A while back, my husband Peter handed me a stack of his Tyvek race numbers, just a small collection accumulated over his cycling career, and asked if I would turn them into a quilt.
"A quilt? Really?"
"Why not? It'd be cool."
I should tell you that Peter loves this type of challenge. No doubt he would do very well in the Unconvential Materials Challenges on Project Runway. In his eyes, these Tyvek race numbers, all worn-in and well-washed, are perfect for a quilt. In my eyes? I tend to get a little squirmy at the thought of an Unconventional Materials Challenge. There's plenty of traditional materials I like just fine, thanks.
Plus, why would anyone want to cozy up on a cold winter night with a Tyvek quilt?
Alright. So, I left the stack of numbers in my studio while I thought about exactly how to tackle this project. I thought maybe they would make a nice blanket to use at the track, to claim a spot on the infield, sit on between races. He could roll it up and keep in his car (it would need some ties).
Its a small quilt (roughly 40" x 45"), but perfect for several cyclist-sized bums. I had thought I would use the back of the numbers in some spots, but Peter didn't like that idea. I pieced the numbers in strips first, turning and flipping some of the numbers, then pieced those strips together. I think I can call it a quilt because it is, in fact, quilted. I loosely outline-stitched/quilted some of the numbers using free-motion quilting and my Bernina Stitch Regulator. (I adore my BSR.) These were intentionally very loose and hand-drawn like. You believe me, right?
I also free motioned a bike on one corner. When the quilt is rolled up and tied, the bike is on top. The backing (and the ties) is a blue/black shirting weight chambray I had on hand, which I prewashed. I used Warm and Natural cotton batting. The binding is Kona cotton in a red that I also had.
Sewing with Tyvek is interesting. On one hand its just like fabric- it's sewable, ironable, etc. On the other hand, it is slippery stuff and doesn't like pinholes. I do not know what official rules there are for sewing with Tyvek, but I thought I'd share what worked for me on this project.
- Heavyweight denim or leather needles work well (100/16, 110/18, or 90/14).
- Change your needles often. I would start to hear the tell-tale sound of a teensy bit more effort being needed to push the needle through all the layers and stopped to change the needle immediately. I think this quilt used 6 needles.
- Use bulldog or binder clips instead of pins to hold things together whenver it made sense, otherwise, I pinned as inconspicuously as possible. As an example, when I layed out the quilt layers to make the quilt sandwich, I only pinned right at the seams. That seemed to help hide the pinholes a little, but be ready to commit if you're going to pin somewhere, the hole will stay.
- Tyvek can take pressing and a little steam, but only on low heat.
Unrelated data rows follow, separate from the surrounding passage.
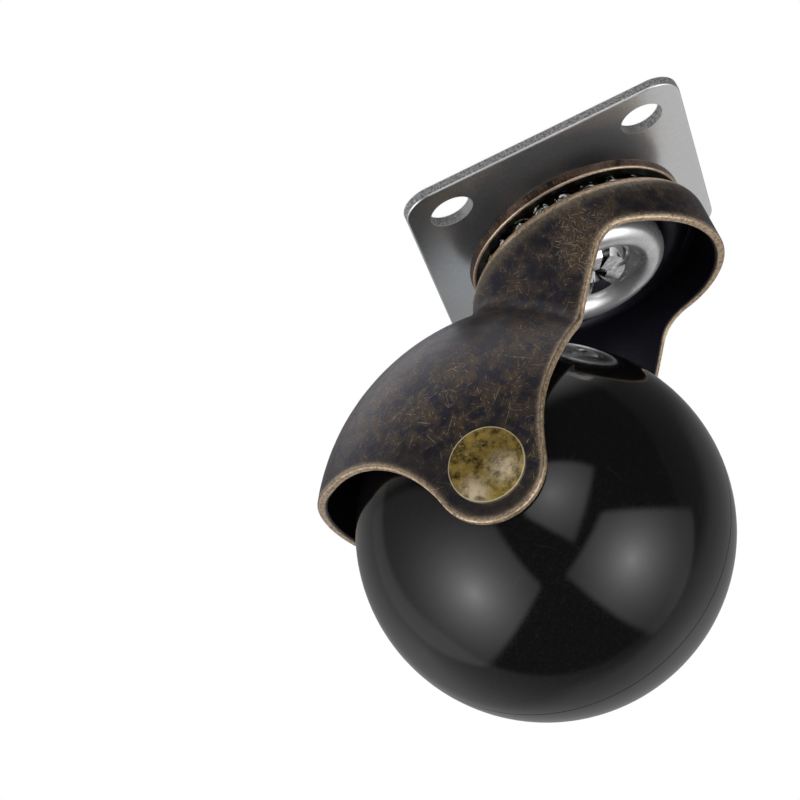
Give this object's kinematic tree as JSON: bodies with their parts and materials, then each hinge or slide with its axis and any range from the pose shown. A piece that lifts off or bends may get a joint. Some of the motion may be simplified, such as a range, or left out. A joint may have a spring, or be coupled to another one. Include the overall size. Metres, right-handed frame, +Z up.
{
  "type": "ball castor",
  "caption": "Swivelling furniture castor: a smooth black ball under a pressed antique bronze hood, on a square screw plate with ball bearings in the swivel.",
  "frame": {"origin": "centre of the plate's mounting face, on the swivel axis", "axes": "+Z up out of the mounting face; +X and +Y along the plate's edges"},
  "size_m": [0.0675, 0.0512, 0.0667],
  "materials": {
    "plate_zinc": "satin zinc",
    "pin_steel": "matt steel",
    "race_bronze": "satin bronze plating",
    "hood_bronze": "antique bronze plating, semi-gloss",
    "cup_nickel": "polished nickel",
    "bearing_steel": "polished steel",
    "rivet_brass": "aged brass, semi-gloss",
    "ball_plastic": "gloss black"
  },
  "bodies": {
    "fixed_plate": {"top_plate": "plate_zinc", "kingpin": "pin_steel", "upper_race": "race_bronze", "lower_cup": "cup_nickel"},
    "swivel_hood": {"hood": "hood_bronze", "axle_rivet": "rivet_brass", "axle_sleeve": "rivet_brass"},
    "ball_wheel": {"ball_half_near": "ball_plastic", "ball_half_far": "ball_plastic"},
    "upper_ball_row": {"upper_ball_01": "bearing_steel", "upper_ball_02": "bearing_steel", "upper_ball_03": "bearing_steel", "upper_ball_04": "bearing_steel", "upper_ball_05": "bearing_steel", "upper_ball_06": "bearing_steel", "upper_ball_07": "bearing_steel", "upper_ball_08": "bearing_steel", "upper_ball_09": "bearing_steel", "upper_ball_10": "bearing_steel", "upper_ball_11": "bearing_steel", "upper_ball_12": "bearing_steel", "upper_ball_13": "bearing_steel", "upper_ball_14": "bearing_steel", "upper_ball_15": "bearing_steel", "upper_ball_16": "bearing_steel", "upper_ball_17": "bearing_steel", "upper_ball_18": "bearing_steel", "upper_ball_19": "bearing_steel", "upper_ball_20": "bearing_steel", "upper_ball_21": "bearing_steel", "upper_ball_22": "bearing_steel", "upper_ball_23": "bearing_steel", "upper_ball_24": "bearing_steel"},
    "lower_ball_row": {"lower_ball_01": "bearing_steel", "lower_ball_02": "bearing_steel", "lower_ball_03": "bearing_steel", "lower_ball_04": "bearing_steel", "lower_ball_05": "bearing_steel", "lower_ball_06": "bearing_steel", "lower_ball_07": "bearing_steel", "lower_ball_08": "bearing_steel", "lower_ball_09": "bearing_steel", "lower_ball_10": "bearing_steel", "lower_ball_11": "bearing_steel", "lower_ball_12": "bearing_steel", "lower_ball_13": "bearing_steel", "lower_ball_14": "bearing_steel", "lower_ball_15": "bearing_steel", "lower_ball_16": "bearing_steel", "lower_ball_17": "bearing_steel"}
  },
  "joints": [
    {"name": "swivel", "type": "hinge", "parent": "fixed_plate", "child": "swivel_hood", "pos_m": [0, 0, 0], "axis": [0, 0, 1], "continuous": true},
    {"name": "ball_spin", "type": "hinge", "parent": "swivel_hood", "child": "ball_wheel", "pos_m": [-0.0215, 0.00291, -0.0417], "axis": [-0.134, -0.991, 0], "continuous": true},
    {"name": "upper_row_roll", "type": "hinge", "parent": "fixed_plate", "child": "upper_ball_row", "pos_m": [0, 0, 0], "axis": [0, 0, 1], "continuous": true},
    {"name": "lower_row_roll", "type": "hinge", "parent": "fixed_plate", "child": "lower_ball_row", "pos_m": [0, 0, 0], "axis": [0, 0, 1], "continuous": true}
  ],
  "couplings": [
    {"joint": "upper_row_roll", "follows": "swivel", "ratio": 0.5},
    {"joint": "lower_row_roll", "follows": "swivel", "ratio": 0.5}
  ]
}
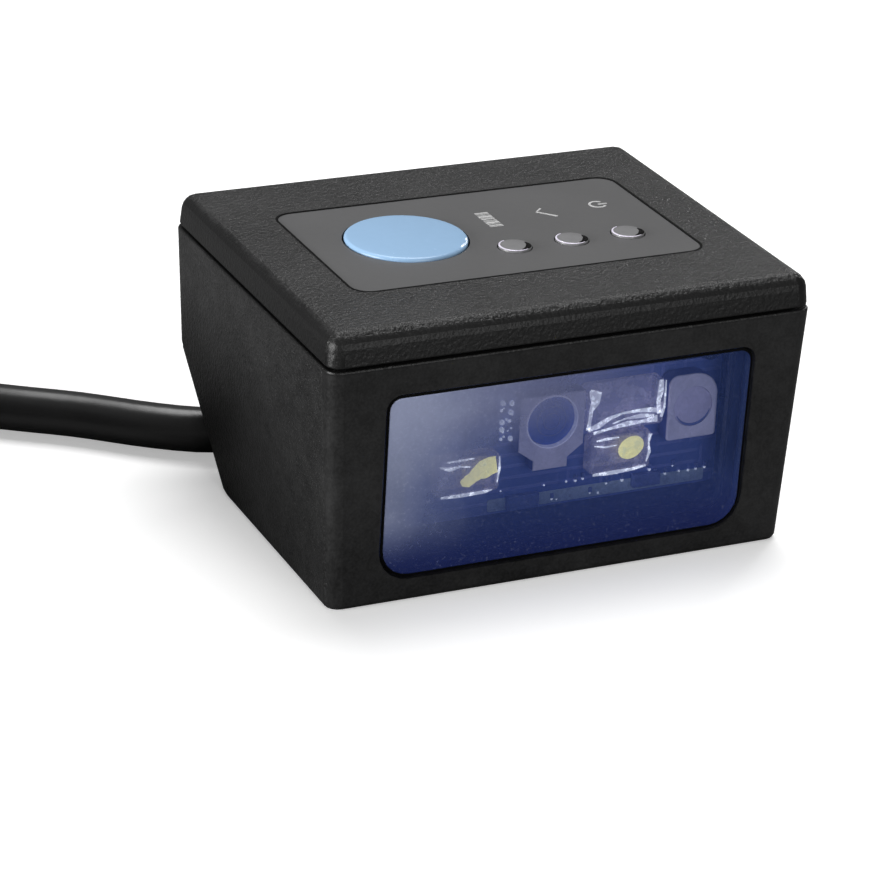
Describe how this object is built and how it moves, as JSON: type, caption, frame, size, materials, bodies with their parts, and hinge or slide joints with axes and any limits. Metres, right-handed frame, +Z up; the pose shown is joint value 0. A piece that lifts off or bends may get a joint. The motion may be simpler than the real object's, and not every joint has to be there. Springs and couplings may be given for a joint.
{
  "type": "fixed barcode reader",
  "caption": "Compact fixed-mount barcode reader: drafted black housing, tinted front window over a scan engine, trigger key, indicator lights and a fixed cord from a chamfer at the back.",
  "frame": {"origin": "middle of the underside of the housing, on the surface it stands on", "axes": "+X to the right along the window, +Y to the back (the window faces -Y), +Z up"},
  "size_m": [0.1555, 0.0773, 0.0288],
  "materials": {
    "black_plastic": "fine moulded texture, satin",
    "dark_rubber": "matte",
    "label_grey": "fine-grained film",
    "key_blue": "translucent, smooth",
    "clear_plastic": "clear, polished",
    "tinted_blue": "tinted, polished",
    "board_green": "solder mask",
    "holder_violet": "satin",
    "white_ceramic": "satin",
    "chip_black": "fine, satin",
    "ivory_nylon": "satin",
    "flex_amber": "smooth film",
    "steel": "plated",
    "brass": "turned",
    "cord_black": "satin jacket"
  },
  "bodies": {
    "housing": {"aimer_housing": "holder_violet", "aimer_lens": "holder_violet", "base_housing": "black_plastic", "beeper": "chip_black", "board_screw_back_left": "steel", "board_screw_back_right": "steel", "board_screw_front_left": "steel", "board_screw_front_right": "steel", "cable_connector": "ivory_nylon", "cable_header": "ivory_nylon", "camera_lens": "tinted_blue", "camera_lens_holder": "holder_violet", "chassis_screw_left": "steel", "chassis_screw_right": "steel", "coil_tie": "dark_rubber", "cord_coil": "cord_black", "cord_lead": "cord_black", "cord_tail": "cord_black", "cover_seal": "dark_rubber", "engine_board": "board_green", "engine_chassis": "chip_black", "engine_flex": "flex_amber", "engine_screw_left": "steel", "engine_screw_right": "steel", "housing_screw_back_left": "steel", "housing_screw_back_right": "steel", "housing_screw_front_left": "steel", "housing_screw_front_right": "steel", "image_sensor": "chip_black", "indicator_led_left": "white_ceramic", "indicator_led_middle": "white_ceramic", "indicator_led_right": "white_ceramic", "indicator_lens_left": "clear_plastic", "indicator_lens_middle": "clear_plastic", "indicator_lens_right": "clear_plastic", "inner_lead": "cord_black", "keypad_board": "board_green", "keypad_flex": "flex_amber", "keypad_label": "label_grey", "keypad_screw_left": "steel", "keypad_screw_right": "steel", "left_led": "white_ceramic", "left_led_lens": "clear_plastic", "light_guide": "clear_plastic", "main_board": "board_green", "main_chip": "chip_black", "mount_insert_left": "brass", "mount_insert_right": "brass", "plug_body": "dark_rubber", "plug_shell": "steel", "right_led": "white_ceramic", "right_led_lens": "clear_plastic", "strain_relief": "dark_rubber", "top_cover": "black_plastic", "trigger_switch": "chip_black", "window": "tinted_blue", "window_gasket": "dark_rubber"},
    "button": {"trigger_button": "key_blue", "switch_plunger": "ivory_nylon"}
  },
  "joints": [
    {"name": "trigger_press", "type": "slide", "parent": "housing", "child": "button", "axis": [0, 0, -1], "range_m": [0, 0.0004], "stiffness_N_per_m": 5000}
  ]
}
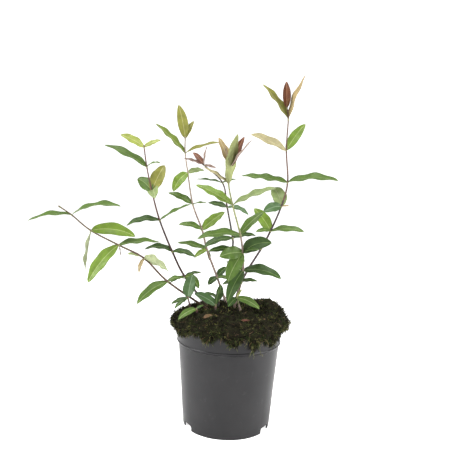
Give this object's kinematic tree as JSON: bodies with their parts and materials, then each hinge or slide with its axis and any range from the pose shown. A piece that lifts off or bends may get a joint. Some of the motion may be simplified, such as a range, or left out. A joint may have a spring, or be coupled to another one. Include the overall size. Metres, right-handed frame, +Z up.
{
  "type": "potted hypericum shrub",
  "caption": "Young shrub with slender arching stems and paired oval leaves, standing in moss and peat in a round plastic nursery pot.",
  "frame": {"origin": "centre of the pot's flat underside", "axes": "+Z up along the pot's axis, +X to the right of the plant's front, +Y away from the front; the far left stem leans to -X and the tallest stem stands to +X"},
  "size_m": [0.3562, 0.1614, 0.4243],
  "materials": {
    "pot_plastic": "satin charcoal",
    "peat": "dark moist peat",
    "moss": "matted moss",
    "bark": "smooth young bark",
    "leaf": "soft satin leaf"
  },
  "bodies": {
    "root": {"nursery_pot": "pot_plastic", "peat": "peat", "moss_mound": "moss", "far_left_bough": "bark", "left_bough": "bark", "centre_left_bough": "bark", "centre_bough": "bark", "front_bough": "bark", "right_bough": "bark", "far_left_lower_foliage": "leaf", "far_left_upper_foliage": "leaf", "left_lower_foliage": "leaf", "left_upper_foliage": "leaf", "centre_left_lower_foliage": "leaf", "centre_left_upper_foliage": "leaf", "centre_foliage": "leaf", "front_lower_foliage": "leaf", "front_upper_foliage": "leaf", "right_lower_foliage": "leaf", "right_upper_foliage": "leaf", "left_basal_foliage": "leaf", "soil_foliage": "leaf", "centre_basal_foliage": "leaf", "dark_basal_foliage": "leaf", "right_basal_foliage": "leaf"}
  },
  "joints": []
}
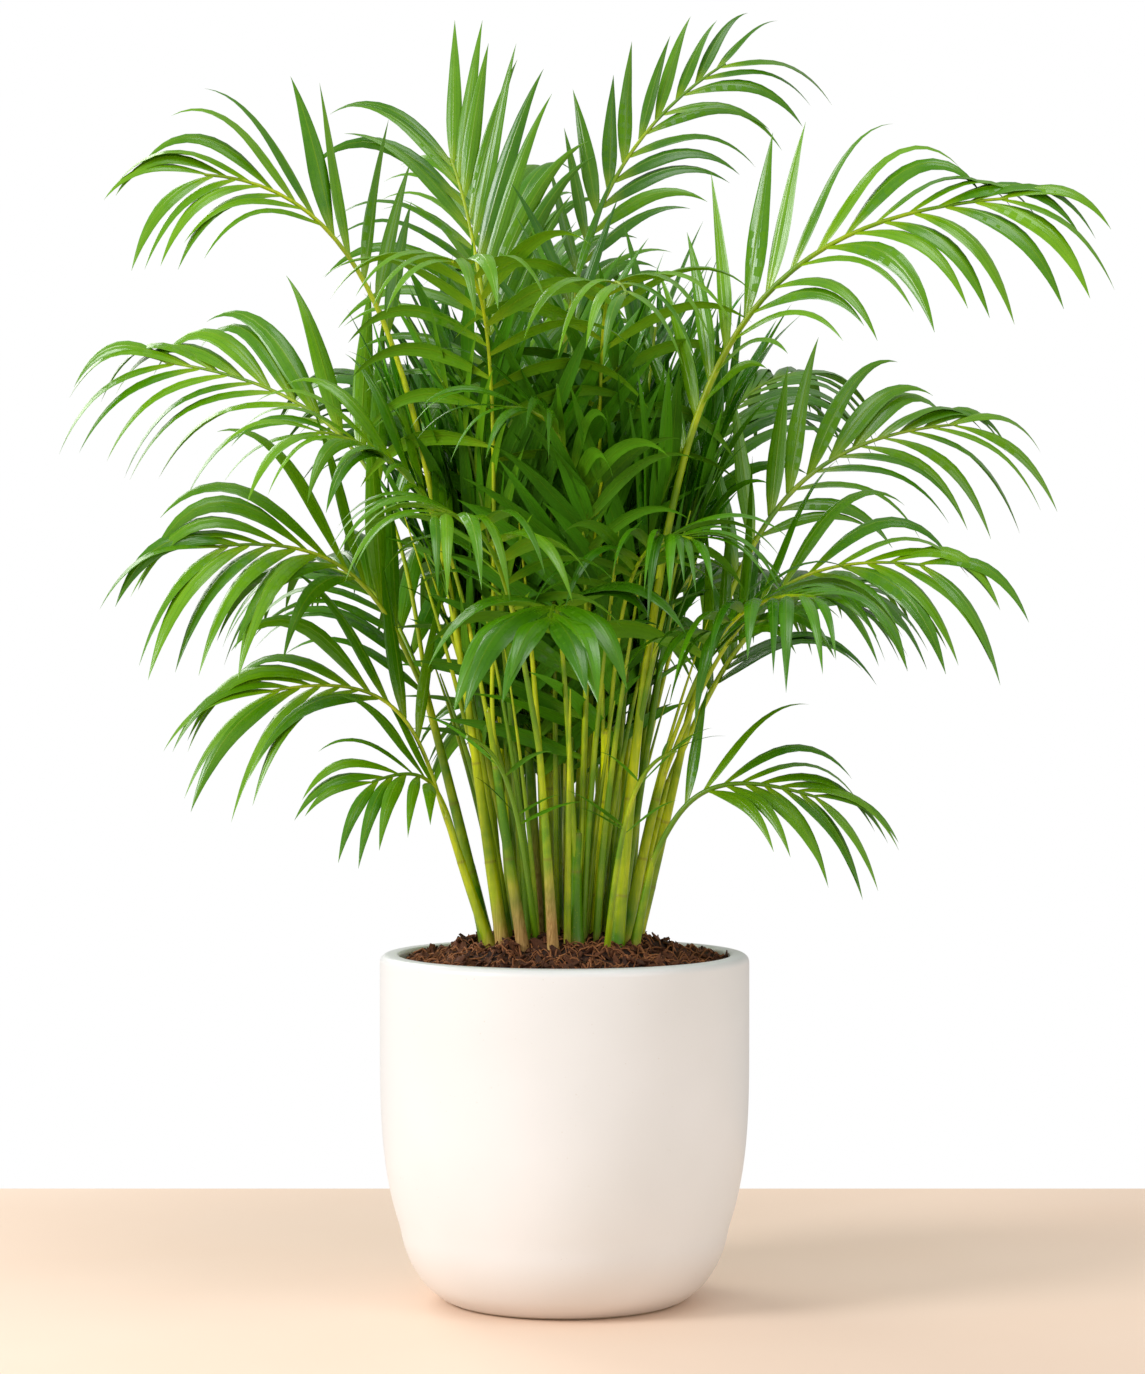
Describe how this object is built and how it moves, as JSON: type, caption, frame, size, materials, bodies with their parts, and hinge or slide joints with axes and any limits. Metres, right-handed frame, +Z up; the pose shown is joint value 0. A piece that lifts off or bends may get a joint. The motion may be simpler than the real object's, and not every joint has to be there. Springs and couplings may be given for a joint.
{
  "type": "potted bamboo palm",
  "caption": "Clump of slender green canes with arching feather fronds, standing in a round tapered ceramic pot filled with planting mix.",
  "frame": {"origin": "centre of the pot's flat underside", "axes": "+Z up along the pot's axis, -Y towards the side that the picture shows, +X to that viewer's right"},
  "size_m": [0.7926, 0.6891, 1.0008],
  "materials": {
    "pot_glaze": "satin warm white glaze, plain all round",
    "potting_mix": "rough, loose dark brown coir and bark chips",
    "cane": "smooth, slightly waxy green skin with brown sheaths at the foot",
    "frond": "glossy pleated green leaflets on a yellow-green rib"
  },
  "bodies": {
    "root": {"pot": "pot_glaze", "potting_mix": "potting_mix", "cane_left_low": "cane", "cane_left_mid": "cane", "cane_left_top": "cane", "cane_left_inner": "cane", "cane_crown_left": "cane", "cane_crown_right": "cane", "cane_front": "cane", "cane_front_right": "cane", "cane_front_left": "cane", "cane_right_top": "cane", "cane_right_mid": "cane", "cane_right_low": "cane", "cane_right_high": "cane", "cane_back_left": "cane", "cane_back": "cane", "cane_back_top": "cane", "cane_back_right": "cane", "cane_back_outer_left": "cane", "cane_back_outer_right": "cane", "cane_back_low": "cane", "frond_left_low": "frond", "frond_left_low_2": "frond", "frond_left_mid": "frond", "frond_left_mid_2": "frond", "frond_left_top": "frond", "frond_left_inner": "frond", "frond_crown_left": "frond", "frond_crown_right": "frond", "frond_right_top": "frond", "frond_right_high": "frond", "frond_right_mid": "frond", "frond_right_low": "frond", "frond_front": "frond", "frond_front_2": "frond", "frond_front_right": "frond", "frond_front_right_2": "frond", "frond_left_inner_2": "frond", "frond_front_left": "frond", "frond_right_mid_2": "frond", "frond_back_left": "frond", "frond_back_left_2": "frond", "frond_back": "frond", "frond_back_2": "frond", "frond_back_top": "frond", "frond_back_right": "frond", "frond_back_right_2": "frond", "frond_back_outer_left": "frond", "frond_back_outer_right": "frond", "frond_back_low": "frond", "frond_back_low_2": "frond", "frond_young_left": "frond", "frond_young_left_front": "frond", "frond_young_front_left": "frond", "frond_young_front_right": "frond", "frond_young_right": "frond", "frond_young_heart": "frond", "frond_young_heart_right": "frond", "frond_young_heart_left": "frond"}
  },
  "joints": []
}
- I was able to draw the design of the bike directly onto the Tyvek with my favorite pen for this purpose, the FriXion pen. Once I'd stitched the bike, a quick blast of a bit of steam from the iron on a low heat setting and the pen marks disappear. (I have heard rumor that these marks may return later on, but so far I've never had that happen.)
- Baste the quilt around the edges on all 4 sides before binding. It helps everything stay in place a little bit more.
- I pieced the Tyvek numbers with a generous 1/4" seam, and the seam allowance was pressed to one side.
I finished this project and gave it to him just in time for our 18th wedding anniversary. This guy is so worth it, I'd happily stitch Tyvek all day long for him.